Although this battle will ultimately be fought and won by Sudanese, the international community also has an important role to play. U.S.-based Sudan advocacy groups can help push for better media coverage of the situation so that protesters on the ground know the world is watching. Pressure could hopefully compel the Qatar-owned Al Jazeera Arabic, which is widely watched in Sudan, to report the demonstrations more adequately, which could shift the psychological dynamic strongly within Khartoum.
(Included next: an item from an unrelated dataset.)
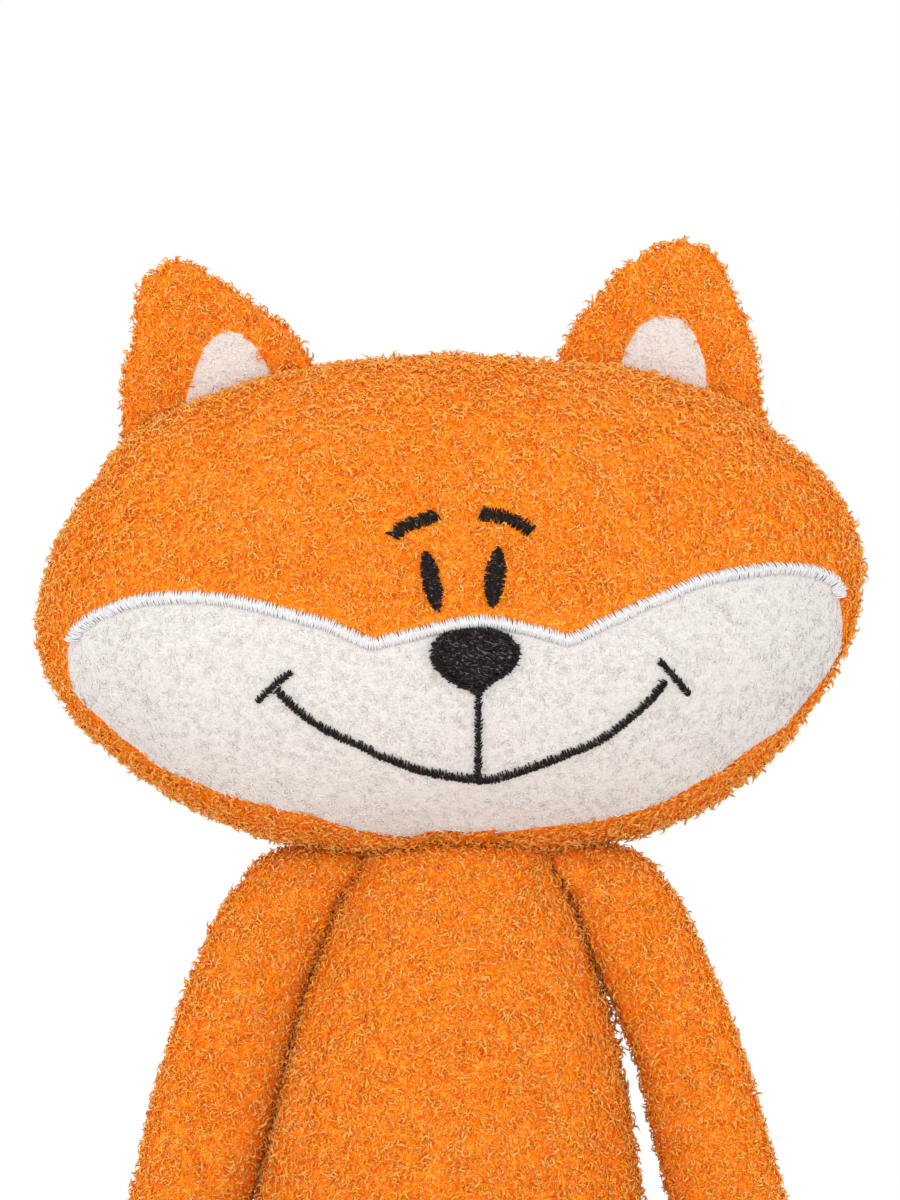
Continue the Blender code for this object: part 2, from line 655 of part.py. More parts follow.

As for the U.S government, U.N. envoy Susan Rice can play a constructive role by rallying the world body to focus more attention on the unfolding crisis. And when or if a new Sudanese leadership emerges, both Washington and Khartoum would be better off if Washington used not just sticks, but also carrots -- namely, the lifting of economic sanctions, and the normalization of relations -- if a new government affirms its basic local and international obligations.

Beijing, a close ally of Khartoum, should appreciate that its long-term interests lie with the Sudanese people and not Bashir's government, which has helped squander China's billions of dollars of investments in Sudanese oil -- oil that is no longer flowing thanks to the deadlock between Khartoum and Juba.

But at the end of the day, the Sudanese people cannot rely on governments. As those inside the country take to the streets in ever greater numbers, those of us on the outside are doing what we can to bear witness and expose injustice. Let us show solidarity with the protesters in their fight against Bashir, a man wanted by the International Criminal Court for crimes against his own people.

The Sudanese street has shown its resolve loud and clear. Time is now of the essence, in light of the protests' building momentum and worsening crackdown. There isn't a moment to lose: The international community must do its part to help Sudan achieve a better future.